At age 25, writing about death was academic and impersonal. I had met death but rarely and at some distance. One week from now I will hear the 83rd version of Happy Birthday and blow out the cumulative total of 3,486 candles. Figuratively. I can’t certify that there was a cake with one candle on it long ago, and I certainly hope I don’t see a cake with 83 candles on it next week. The fire alarm system in our apartment couldn’t handle it.

“and it is in dying that we are born to eternal life.” So writes St. Francis. Several things give me hope flowing from those words. Francis was a holy man who knew God intimately. I trust his certainty. Also, I believe that the opposite of death is not life, but birth. Death and birth are two moments of time set in the context of life. Life that was, life that is, life that will be. And I think that’s what Francis is affirming. I have met death many times over the years, face to face, up close and personal. Fifty-six years of pastoral ministry guarantees the acquaintance. Slowly and naturally, we have become friends. A third thing I believe: when dying happens, so does birth. “to eternal life” Francis writes as he concludes this amazing prayer. To speculate, for me, about the where and the when and the how and the why is a waste of my spiritual energy. That wresting match took place long ago when I wrote academic papers for my seminary professor to satisfy requirements for graduation.

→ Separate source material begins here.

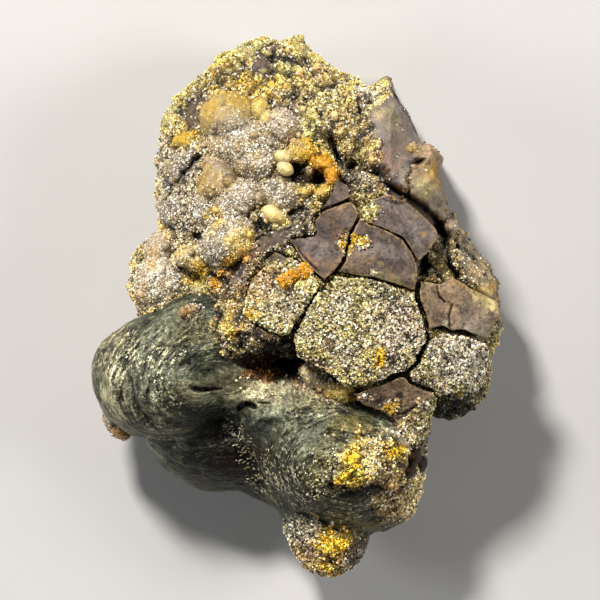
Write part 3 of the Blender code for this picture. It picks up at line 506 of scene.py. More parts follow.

I believe Francis because we share the same source of information. To paraphrase: if you live for me you will never die. You will be “born” to eternal life. I stake my life and my death own those words.

I was. I am. I will be. That’s enough.

May the eternal Francis hear our voices of gratitude for the gift of this beautiful prayer. May the eternal Christ hear our heart songs of joy for making it all a reality. Amen.